Ever since Jones bought the Cowboys in 1989, he’s been trying to find ways to increase his own bottom line. When he tried striking his own marketing deals built off the Cowboys brand, he got cut off at the pass. Since then he’s been working from inside with an ever-changing fraternity that used to see him as a no-nothing maverick. Now he has the ears of a majority of owners who see the players getting an ever bigger piece of what they consider to be their pie. And the bigger the piece that goes to the players, the less that goes to the owners, many of whom are juggling huge debt.
None of this makes Jones or any of the other owners bad guys, but it does set football up for the kind of labor disharmony that is at the root of some of baseball’s biggest problems, including the lack of a legitimate, wide-ranging drug testing program. Upshaw has vowed that if the cap comes off, it will never return, a big promise that he probably can’t keep. Football owners aren’t quite the patsies that permeate baseball’s ownership ranks.
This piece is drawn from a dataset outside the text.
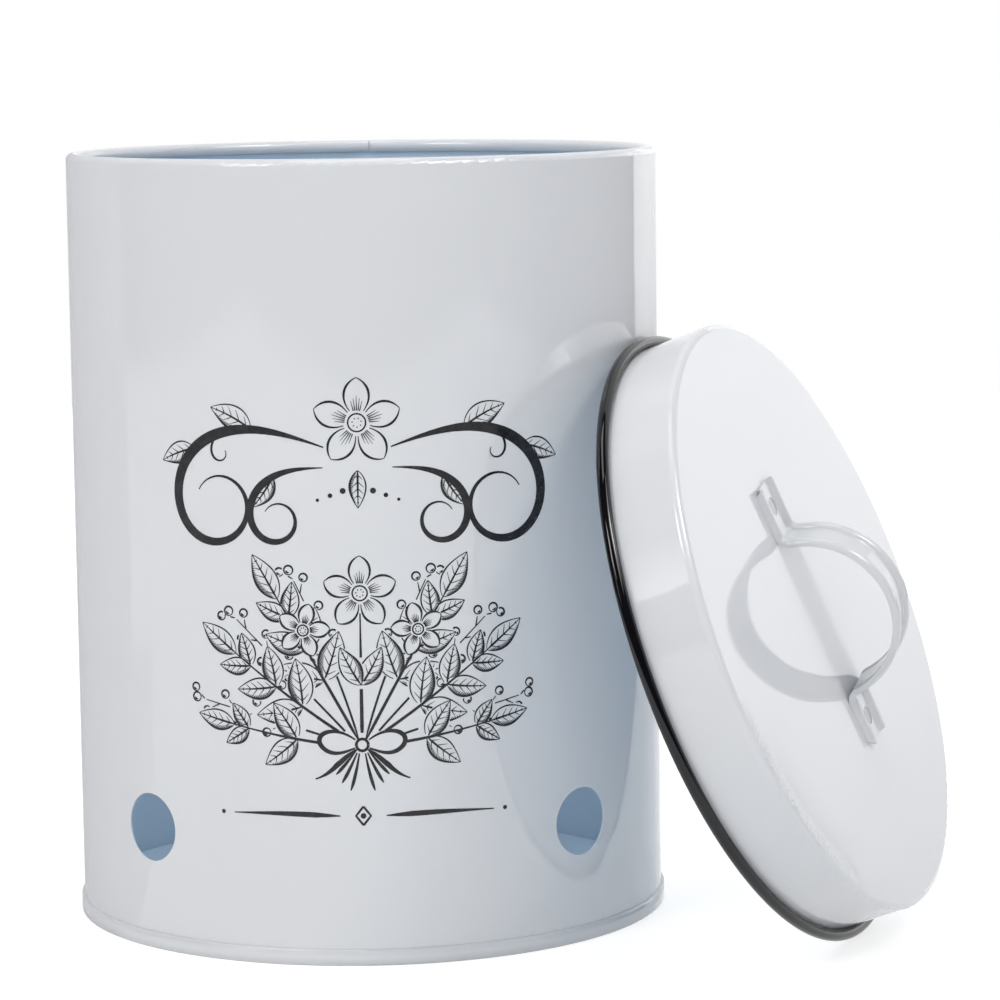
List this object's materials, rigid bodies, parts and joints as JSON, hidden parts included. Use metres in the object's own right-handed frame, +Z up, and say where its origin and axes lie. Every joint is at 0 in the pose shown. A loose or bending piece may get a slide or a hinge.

Whether Zell ultimately sells the naming rights to Wrigley Field and whether there is a period of labor unrest in football ultimately are just the visible and transient outcomes of a larger unspoken issue. But all you need to remember when trying to connect the seemingly unrelated dots in such matters is what the “Deep Throat” character kept telling Robert Redford’s Bob Woodward character in All the President’s Men: follow the money.